start Recorded data
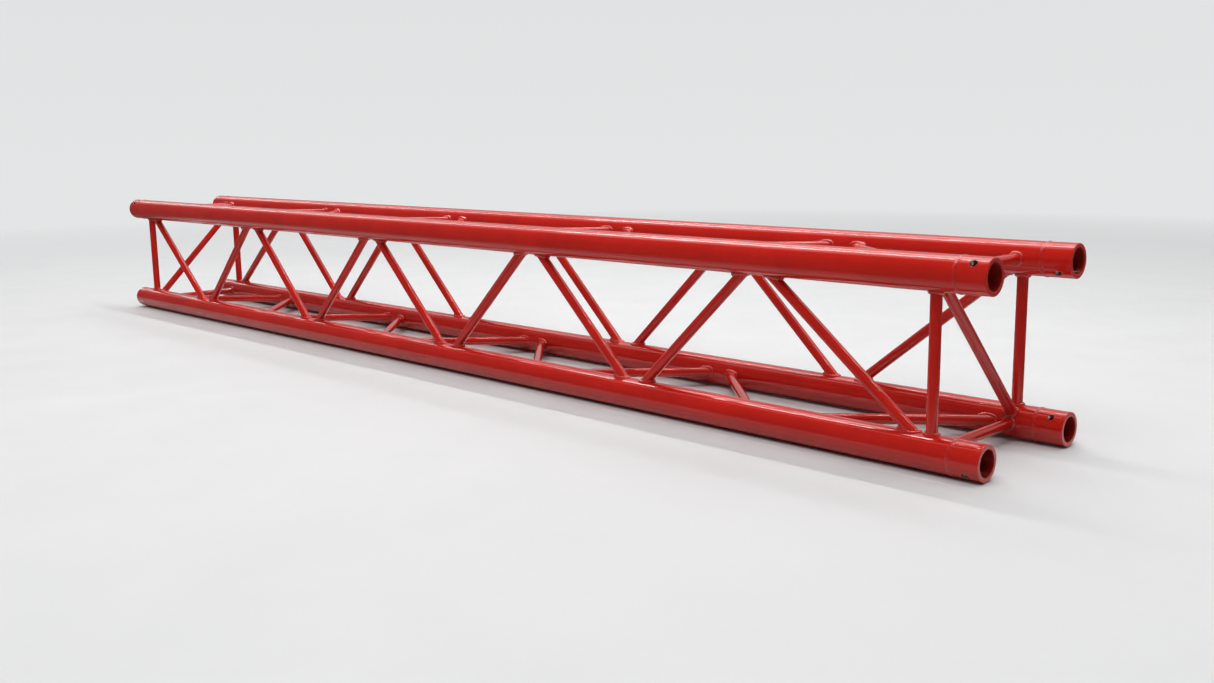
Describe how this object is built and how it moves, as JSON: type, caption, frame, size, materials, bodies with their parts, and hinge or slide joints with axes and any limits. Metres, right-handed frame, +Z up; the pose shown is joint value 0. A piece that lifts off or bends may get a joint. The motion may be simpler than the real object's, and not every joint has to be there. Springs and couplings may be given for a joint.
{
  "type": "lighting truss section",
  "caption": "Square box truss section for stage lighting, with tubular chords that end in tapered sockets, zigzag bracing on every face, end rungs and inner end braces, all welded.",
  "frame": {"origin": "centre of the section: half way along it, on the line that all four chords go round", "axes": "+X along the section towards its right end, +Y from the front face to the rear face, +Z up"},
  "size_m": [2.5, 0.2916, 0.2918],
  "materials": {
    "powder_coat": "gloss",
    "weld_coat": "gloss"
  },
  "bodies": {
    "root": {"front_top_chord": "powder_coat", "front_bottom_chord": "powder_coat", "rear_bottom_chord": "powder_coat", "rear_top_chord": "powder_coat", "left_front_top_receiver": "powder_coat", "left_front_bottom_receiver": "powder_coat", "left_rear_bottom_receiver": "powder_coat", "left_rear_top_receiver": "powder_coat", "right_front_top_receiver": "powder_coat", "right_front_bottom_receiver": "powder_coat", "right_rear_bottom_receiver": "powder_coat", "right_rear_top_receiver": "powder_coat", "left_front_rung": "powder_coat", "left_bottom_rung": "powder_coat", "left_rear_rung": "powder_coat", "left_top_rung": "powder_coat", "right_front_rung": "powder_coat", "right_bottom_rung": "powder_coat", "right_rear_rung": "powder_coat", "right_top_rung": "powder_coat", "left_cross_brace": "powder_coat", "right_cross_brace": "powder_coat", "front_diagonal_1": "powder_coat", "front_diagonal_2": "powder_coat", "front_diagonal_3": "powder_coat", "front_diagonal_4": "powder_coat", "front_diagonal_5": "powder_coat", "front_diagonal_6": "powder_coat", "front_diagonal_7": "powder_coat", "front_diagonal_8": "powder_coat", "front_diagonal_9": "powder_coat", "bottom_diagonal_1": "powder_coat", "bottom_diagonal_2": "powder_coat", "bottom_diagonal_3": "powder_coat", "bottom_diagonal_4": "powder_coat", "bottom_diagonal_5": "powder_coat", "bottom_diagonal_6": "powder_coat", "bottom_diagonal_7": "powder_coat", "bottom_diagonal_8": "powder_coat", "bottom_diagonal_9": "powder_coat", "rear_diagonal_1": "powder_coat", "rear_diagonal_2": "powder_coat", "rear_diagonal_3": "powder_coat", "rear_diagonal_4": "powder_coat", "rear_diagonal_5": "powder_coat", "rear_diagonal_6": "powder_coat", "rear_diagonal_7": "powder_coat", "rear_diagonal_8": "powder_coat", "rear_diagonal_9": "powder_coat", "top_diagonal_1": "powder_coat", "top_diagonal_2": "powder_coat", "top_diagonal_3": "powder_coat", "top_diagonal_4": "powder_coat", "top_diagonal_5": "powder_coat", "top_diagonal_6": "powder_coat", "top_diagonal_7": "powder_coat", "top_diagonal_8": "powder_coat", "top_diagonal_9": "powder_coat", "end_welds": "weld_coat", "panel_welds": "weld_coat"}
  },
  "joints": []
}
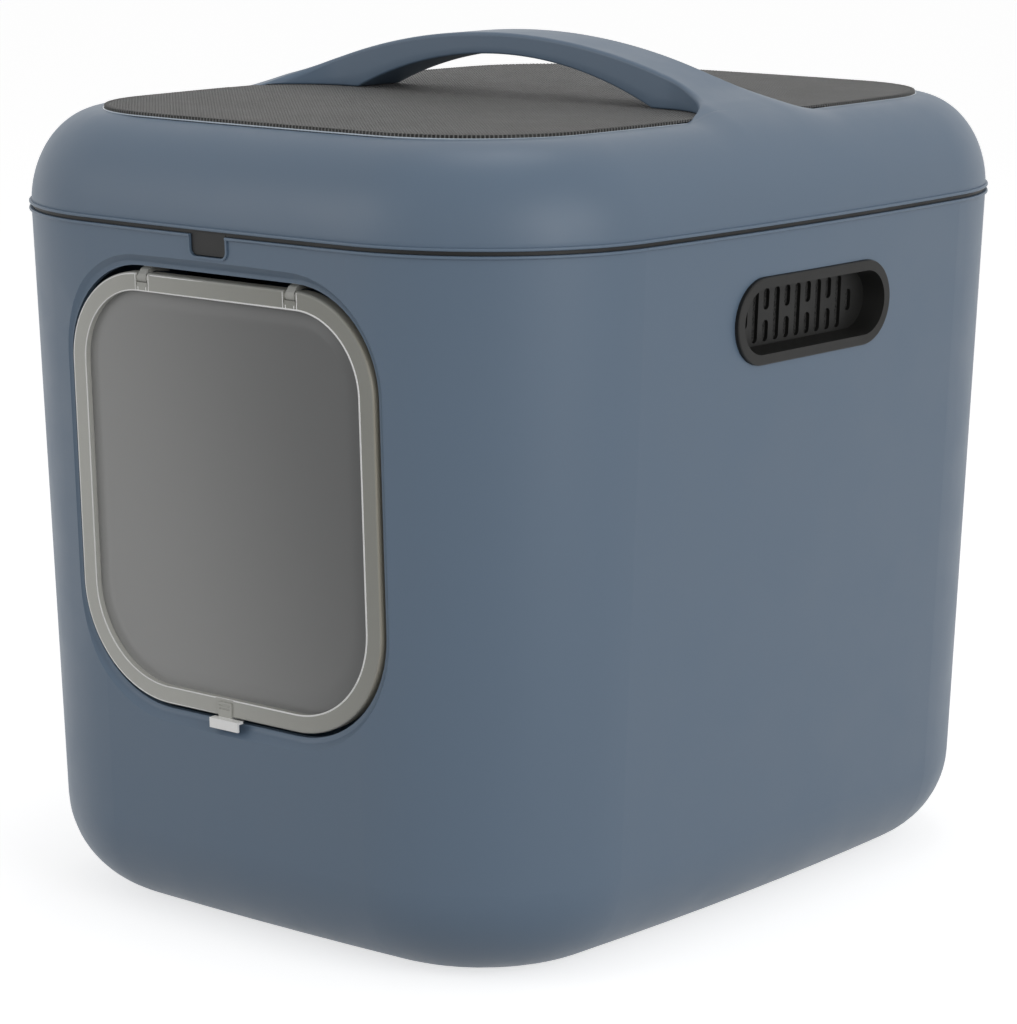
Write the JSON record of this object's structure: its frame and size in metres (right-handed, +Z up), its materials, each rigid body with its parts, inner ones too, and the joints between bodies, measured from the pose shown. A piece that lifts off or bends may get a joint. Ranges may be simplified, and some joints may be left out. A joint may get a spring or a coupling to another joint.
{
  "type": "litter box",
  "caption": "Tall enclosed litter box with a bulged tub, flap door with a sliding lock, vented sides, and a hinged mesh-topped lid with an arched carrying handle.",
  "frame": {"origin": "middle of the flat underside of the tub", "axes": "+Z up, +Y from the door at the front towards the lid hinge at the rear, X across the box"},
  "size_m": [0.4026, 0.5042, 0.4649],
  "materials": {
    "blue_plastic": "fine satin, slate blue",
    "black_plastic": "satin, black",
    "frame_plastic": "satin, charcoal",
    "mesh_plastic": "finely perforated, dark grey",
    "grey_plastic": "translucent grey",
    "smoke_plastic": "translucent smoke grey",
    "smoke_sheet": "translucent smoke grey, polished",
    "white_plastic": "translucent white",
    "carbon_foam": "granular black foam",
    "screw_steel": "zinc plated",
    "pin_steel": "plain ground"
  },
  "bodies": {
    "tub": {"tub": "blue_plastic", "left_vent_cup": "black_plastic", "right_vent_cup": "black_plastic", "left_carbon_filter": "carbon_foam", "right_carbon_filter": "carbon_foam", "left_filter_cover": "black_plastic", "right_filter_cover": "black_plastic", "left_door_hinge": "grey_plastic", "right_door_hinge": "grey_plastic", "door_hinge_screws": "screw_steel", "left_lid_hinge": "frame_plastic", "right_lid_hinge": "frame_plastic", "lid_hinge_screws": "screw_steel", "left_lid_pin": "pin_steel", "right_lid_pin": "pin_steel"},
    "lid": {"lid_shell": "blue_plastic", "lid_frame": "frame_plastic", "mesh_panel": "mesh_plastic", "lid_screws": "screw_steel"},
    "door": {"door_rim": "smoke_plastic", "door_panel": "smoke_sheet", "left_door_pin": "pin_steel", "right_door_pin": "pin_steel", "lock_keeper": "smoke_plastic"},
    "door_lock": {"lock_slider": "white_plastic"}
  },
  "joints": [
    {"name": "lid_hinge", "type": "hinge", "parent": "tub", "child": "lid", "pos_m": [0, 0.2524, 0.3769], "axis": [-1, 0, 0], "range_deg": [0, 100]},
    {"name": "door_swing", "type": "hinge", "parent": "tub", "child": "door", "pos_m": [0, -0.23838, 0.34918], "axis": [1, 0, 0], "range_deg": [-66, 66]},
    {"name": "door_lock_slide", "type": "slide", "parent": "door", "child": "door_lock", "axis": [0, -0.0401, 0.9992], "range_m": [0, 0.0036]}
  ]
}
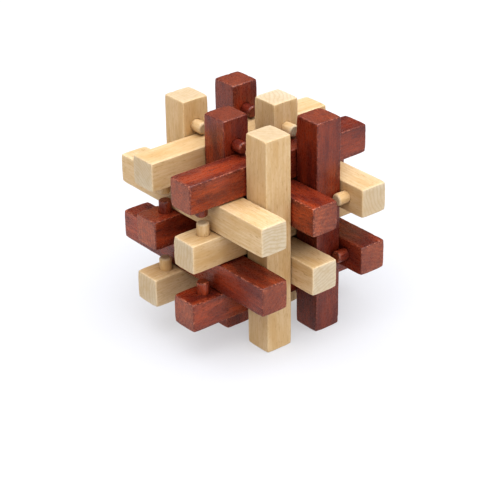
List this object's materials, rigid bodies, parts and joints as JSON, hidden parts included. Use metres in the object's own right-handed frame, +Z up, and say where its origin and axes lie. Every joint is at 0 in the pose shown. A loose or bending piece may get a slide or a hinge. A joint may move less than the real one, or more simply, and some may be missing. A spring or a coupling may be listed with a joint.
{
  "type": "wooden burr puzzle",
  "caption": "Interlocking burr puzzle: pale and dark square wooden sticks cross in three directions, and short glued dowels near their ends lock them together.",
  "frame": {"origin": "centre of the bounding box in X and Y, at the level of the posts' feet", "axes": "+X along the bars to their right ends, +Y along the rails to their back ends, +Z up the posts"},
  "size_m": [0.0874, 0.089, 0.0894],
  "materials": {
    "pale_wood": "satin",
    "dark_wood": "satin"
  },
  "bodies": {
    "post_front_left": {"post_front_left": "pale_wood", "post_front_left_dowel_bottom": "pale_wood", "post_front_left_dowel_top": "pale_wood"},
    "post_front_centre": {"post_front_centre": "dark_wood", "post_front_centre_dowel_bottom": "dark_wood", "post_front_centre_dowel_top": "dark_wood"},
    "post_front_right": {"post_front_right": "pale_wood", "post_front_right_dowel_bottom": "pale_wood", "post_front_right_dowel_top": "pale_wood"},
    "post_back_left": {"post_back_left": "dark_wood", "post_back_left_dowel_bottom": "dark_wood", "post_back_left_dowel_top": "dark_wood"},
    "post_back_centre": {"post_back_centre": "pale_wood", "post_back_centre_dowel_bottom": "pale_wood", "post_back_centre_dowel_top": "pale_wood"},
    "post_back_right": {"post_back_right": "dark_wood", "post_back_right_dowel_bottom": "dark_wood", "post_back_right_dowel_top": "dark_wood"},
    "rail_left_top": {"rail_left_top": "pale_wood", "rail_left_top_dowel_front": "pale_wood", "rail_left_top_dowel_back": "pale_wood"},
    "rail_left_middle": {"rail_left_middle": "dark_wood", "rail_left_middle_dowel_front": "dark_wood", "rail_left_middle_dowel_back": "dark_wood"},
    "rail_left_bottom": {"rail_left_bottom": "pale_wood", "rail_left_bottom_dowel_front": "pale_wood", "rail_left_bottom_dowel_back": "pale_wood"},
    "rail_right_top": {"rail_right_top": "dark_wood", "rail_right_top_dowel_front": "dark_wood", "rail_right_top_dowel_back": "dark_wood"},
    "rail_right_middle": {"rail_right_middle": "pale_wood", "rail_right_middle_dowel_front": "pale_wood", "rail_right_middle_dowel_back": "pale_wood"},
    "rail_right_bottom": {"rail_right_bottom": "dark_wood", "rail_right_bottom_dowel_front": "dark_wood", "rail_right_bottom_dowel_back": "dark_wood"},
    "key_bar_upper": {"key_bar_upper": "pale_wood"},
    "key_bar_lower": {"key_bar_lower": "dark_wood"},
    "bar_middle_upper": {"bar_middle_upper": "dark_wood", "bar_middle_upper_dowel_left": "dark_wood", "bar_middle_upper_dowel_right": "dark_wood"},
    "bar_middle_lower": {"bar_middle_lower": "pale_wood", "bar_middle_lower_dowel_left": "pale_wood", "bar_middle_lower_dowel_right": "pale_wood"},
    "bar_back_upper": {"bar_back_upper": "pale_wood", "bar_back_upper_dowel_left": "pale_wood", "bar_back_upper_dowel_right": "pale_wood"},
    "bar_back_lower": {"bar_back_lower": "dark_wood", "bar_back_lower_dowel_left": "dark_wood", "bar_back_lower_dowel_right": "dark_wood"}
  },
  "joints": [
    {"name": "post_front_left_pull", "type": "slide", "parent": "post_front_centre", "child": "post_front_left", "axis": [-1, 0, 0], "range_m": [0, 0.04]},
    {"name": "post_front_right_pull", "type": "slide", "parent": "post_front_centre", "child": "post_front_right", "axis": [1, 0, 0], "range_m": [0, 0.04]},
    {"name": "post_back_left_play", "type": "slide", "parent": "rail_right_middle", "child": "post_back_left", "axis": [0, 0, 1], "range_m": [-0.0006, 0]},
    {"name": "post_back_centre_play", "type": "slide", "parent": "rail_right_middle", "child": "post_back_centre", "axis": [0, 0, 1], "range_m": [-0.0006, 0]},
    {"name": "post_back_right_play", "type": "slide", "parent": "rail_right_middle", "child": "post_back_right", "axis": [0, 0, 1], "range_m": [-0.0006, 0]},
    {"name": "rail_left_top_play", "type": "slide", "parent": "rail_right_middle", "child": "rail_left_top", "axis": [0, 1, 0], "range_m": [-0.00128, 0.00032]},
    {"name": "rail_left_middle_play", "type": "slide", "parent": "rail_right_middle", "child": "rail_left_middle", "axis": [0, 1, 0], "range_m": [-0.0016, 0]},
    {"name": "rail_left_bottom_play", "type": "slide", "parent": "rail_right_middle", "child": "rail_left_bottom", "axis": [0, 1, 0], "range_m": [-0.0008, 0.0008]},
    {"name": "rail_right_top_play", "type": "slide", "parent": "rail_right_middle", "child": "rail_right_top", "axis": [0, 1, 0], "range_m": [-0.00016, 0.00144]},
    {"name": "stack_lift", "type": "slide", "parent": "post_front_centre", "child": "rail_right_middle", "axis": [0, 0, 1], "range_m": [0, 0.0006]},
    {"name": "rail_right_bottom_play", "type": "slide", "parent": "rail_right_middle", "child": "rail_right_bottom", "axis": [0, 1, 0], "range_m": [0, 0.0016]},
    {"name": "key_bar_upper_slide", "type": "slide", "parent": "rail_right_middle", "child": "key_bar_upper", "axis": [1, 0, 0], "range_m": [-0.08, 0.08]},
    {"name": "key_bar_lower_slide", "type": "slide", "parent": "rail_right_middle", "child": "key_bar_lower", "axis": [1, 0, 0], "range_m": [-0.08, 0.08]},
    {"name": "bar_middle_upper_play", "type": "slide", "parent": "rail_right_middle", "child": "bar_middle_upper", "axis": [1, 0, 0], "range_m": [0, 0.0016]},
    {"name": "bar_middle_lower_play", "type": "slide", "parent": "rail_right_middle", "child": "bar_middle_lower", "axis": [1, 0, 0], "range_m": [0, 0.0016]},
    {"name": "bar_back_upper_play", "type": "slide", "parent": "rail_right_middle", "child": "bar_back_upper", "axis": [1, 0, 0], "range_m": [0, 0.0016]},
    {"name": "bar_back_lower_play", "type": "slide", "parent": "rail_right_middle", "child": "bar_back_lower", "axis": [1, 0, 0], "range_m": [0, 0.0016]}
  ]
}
end Recorded data
_Exercise goal_
Which lines hold the word "inner"? Copy every one of them.

_Exercise solution_
  "caption": "Square box truss section for stage lighting, with tubular chords that end in tapered sockets, zigzag bracing on every face, end rungs and inner end braces, all welded.",
Write the JSON record of this object's structure: its frame and size in metres (right-handed, +Z up), its materials, each rigid body with its parts, inner ones too, and the joints between bodies, measured from the pose shown. A piece that lifts off or bends may get a joint. Ranges may be simplified, and some joints may be left out. A joint may get a spring or a coupling to another joint.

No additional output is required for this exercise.